New York, that great clearing house for new arrivals to the promise of America, is still a significant presence in this collection. Some stories are set there, the city of immigrants a backdrop to the individual stories of exiles who find themselves resting there permanently. Other stories call back to it as the origin, the source of the protagonists’ wandering to find a place they can settle.

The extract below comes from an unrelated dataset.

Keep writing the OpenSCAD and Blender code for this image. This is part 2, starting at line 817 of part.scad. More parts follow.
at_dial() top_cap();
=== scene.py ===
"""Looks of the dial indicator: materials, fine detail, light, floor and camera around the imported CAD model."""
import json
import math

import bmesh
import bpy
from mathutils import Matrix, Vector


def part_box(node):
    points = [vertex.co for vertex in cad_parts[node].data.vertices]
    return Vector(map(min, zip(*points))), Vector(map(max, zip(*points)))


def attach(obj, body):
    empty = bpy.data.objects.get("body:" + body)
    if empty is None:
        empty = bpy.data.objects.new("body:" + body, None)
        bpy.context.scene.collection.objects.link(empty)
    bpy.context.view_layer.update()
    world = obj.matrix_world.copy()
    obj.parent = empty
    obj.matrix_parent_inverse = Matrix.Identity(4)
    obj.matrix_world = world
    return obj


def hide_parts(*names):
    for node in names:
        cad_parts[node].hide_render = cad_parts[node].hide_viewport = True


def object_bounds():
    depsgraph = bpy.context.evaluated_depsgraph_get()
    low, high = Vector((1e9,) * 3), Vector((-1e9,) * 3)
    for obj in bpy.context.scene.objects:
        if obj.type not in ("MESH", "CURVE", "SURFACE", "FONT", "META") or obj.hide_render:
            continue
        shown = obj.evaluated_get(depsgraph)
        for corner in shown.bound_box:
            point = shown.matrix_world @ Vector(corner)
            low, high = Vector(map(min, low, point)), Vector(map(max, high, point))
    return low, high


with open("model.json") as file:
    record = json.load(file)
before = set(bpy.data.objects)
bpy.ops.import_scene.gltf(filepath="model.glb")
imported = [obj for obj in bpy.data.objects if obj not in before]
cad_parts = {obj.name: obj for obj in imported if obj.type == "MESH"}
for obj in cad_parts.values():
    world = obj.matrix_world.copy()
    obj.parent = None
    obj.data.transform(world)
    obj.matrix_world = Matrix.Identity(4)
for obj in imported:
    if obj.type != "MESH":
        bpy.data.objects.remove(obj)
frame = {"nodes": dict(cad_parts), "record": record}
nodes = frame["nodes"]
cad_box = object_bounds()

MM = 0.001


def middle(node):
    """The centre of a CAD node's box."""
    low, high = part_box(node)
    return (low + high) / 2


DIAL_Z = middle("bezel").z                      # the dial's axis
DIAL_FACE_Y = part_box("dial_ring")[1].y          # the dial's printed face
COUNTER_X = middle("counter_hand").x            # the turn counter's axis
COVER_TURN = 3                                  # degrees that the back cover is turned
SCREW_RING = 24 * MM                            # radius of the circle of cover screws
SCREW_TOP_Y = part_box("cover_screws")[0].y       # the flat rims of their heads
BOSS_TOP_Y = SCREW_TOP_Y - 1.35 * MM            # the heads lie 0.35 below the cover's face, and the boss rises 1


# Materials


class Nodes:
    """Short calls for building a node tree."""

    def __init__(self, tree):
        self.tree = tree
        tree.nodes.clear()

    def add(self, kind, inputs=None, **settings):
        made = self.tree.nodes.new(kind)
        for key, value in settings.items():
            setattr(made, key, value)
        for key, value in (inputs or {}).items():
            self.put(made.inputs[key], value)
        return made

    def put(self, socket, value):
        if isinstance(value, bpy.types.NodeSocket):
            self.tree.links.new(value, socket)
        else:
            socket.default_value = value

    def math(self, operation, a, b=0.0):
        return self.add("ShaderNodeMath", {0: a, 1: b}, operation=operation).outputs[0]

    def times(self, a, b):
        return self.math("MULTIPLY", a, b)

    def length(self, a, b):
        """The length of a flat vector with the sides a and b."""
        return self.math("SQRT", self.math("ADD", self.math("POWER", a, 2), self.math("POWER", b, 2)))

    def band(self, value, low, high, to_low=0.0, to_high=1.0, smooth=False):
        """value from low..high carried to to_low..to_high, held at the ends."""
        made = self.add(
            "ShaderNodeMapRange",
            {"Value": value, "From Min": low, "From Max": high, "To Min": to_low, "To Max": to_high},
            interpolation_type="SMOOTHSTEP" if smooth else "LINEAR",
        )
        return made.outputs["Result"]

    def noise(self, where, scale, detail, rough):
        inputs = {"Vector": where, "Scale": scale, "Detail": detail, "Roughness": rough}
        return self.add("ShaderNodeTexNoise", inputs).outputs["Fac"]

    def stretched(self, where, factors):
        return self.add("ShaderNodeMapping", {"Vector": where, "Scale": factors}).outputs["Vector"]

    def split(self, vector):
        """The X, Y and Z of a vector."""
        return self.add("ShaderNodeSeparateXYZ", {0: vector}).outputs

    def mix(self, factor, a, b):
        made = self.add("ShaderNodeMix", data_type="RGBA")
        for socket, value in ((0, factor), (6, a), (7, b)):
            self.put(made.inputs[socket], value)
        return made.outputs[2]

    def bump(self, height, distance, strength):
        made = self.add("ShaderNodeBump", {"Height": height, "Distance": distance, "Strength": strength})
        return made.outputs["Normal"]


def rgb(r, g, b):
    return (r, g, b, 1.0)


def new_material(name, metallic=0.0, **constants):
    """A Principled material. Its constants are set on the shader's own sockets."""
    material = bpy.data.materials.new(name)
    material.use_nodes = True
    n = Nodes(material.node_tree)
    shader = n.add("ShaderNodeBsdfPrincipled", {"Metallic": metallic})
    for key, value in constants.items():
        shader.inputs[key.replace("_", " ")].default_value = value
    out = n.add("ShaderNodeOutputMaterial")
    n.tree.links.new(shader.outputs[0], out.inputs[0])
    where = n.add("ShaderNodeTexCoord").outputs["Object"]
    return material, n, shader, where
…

I’d already read one of the stories in the book. It was published in Granta magazine on the anniversary of 9-11. It’s one of my favourite stories in the collection. The reason I’m a fan of Mannheim’s writing is the clarity of her eye. She truly sees everything and presents her observation to the reader in a phrase that captures it deftly. In this story she presents the architectural, the environmental and the emotional fallout from the collapse of the World Trade Center towers with a matter-of-fact perfection. She calls up the trauma. She fixes it as a memory, like the images of the missing fixed in toner by the photocopy clerk who narrates the tale. It’s an incredible piece of writing. I wasn’t there, nor had I visited New York at that point, but I remember how it felt to witness the event unfolding on live TV from the other side of the Atlantic Ocean. This story adds the olfactory detail to what I saw on the TV.

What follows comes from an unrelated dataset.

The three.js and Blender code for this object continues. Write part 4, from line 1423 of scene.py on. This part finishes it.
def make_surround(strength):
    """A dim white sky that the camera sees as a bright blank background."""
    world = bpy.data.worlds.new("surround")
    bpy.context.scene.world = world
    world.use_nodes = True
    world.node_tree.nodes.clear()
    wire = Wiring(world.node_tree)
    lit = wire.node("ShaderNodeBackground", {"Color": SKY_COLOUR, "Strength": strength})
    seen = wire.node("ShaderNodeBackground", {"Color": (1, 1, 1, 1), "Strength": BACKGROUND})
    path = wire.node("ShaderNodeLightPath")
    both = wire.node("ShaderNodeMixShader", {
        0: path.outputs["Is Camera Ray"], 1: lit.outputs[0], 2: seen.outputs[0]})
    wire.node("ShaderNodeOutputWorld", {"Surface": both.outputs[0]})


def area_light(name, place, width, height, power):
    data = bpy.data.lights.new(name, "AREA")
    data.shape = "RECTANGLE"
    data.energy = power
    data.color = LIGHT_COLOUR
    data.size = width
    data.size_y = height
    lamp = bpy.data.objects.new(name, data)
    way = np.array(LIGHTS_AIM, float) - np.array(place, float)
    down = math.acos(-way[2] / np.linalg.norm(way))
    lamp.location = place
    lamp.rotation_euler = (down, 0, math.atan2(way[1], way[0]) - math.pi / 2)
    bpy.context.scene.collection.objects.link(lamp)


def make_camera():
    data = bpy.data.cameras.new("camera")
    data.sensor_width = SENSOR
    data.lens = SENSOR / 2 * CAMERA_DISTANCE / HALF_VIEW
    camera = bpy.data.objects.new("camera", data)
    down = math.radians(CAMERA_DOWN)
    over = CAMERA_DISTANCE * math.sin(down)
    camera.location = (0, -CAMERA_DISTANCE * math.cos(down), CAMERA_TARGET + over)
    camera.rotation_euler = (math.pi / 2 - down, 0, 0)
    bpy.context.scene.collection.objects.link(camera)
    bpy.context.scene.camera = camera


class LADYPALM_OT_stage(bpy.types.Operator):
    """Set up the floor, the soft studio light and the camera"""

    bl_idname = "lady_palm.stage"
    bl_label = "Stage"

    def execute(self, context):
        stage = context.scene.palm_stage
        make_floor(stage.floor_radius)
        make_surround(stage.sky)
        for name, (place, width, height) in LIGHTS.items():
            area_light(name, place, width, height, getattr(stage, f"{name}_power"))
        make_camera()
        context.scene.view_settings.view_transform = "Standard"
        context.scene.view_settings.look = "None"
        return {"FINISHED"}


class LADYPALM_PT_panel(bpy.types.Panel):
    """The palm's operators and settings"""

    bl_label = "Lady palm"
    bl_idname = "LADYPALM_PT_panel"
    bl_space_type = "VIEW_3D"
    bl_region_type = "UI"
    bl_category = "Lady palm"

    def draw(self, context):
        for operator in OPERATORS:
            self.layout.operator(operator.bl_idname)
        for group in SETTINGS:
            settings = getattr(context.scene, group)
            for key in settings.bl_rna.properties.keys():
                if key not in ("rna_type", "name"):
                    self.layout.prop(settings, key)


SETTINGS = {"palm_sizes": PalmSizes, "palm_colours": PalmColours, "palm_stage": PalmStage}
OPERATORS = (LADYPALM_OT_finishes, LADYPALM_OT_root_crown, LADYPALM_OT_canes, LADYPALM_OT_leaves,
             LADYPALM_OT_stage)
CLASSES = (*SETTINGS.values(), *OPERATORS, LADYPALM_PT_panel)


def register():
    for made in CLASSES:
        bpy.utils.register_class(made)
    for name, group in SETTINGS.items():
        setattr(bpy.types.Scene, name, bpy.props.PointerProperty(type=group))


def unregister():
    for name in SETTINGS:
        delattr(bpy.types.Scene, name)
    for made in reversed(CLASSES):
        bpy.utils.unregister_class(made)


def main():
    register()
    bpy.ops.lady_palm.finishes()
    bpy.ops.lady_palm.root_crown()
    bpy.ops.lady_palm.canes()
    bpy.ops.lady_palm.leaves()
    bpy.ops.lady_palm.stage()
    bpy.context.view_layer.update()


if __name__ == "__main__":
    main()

In The Young Woman Sleeps While the Artist Paints Her, Mannheim offers a meditation on youth and the mystery of who we are when on the cusp of adulthood. A student drifts, tired from working three jobs to afford her tuition, missing out on opportunities to shine because she doesn’t know yet that she can. Her art tutor pays her to model for a painting and when she sees the finished work she realises that she is simultaneously the self she knows and the one constructed by outside observers.

It was the oddest thing, to be outside of herself like this, the young woman thought, completely different to a photo, seeing yourself as someone else’s construction.

It was her. It was not her.

This Way to Departures is a wonderful companion piece to Above Sugar Hill. It looks more deeply at the individuals and their reaction to the places they find themselves living in and the people they find themselves living among. It spoke to me as someone who lives a particular kind of life now, who seems to fit in with those who have always lived this kind of life, but who grew up in a different environment. Although my childhood wasn’t as tough as someone growing up on the east side of Broadway in Upper Manhattan in the 1970s, I understood the tensions felt by the narrator of The Christmas Story, who finds herself living a middle class life in a university town.

It’s not that I want to go back to where I grew up. I don’t want to go back to that time and place ever again. I just don’t want to be somewhere that erases that time and place.”

If you’ve ever felt that way, this collection is for you. Even if you haven’t felt that way, you should read Mannheim’s stories so that you can understand that not all beginnings are the same and some people come from different places to you. You won’t regret it.

Mannheim is currently working on a project that uses writing to express what it means to be a refugee. I’m looking forward to reading the work that emerges from Barbed Wire Fever.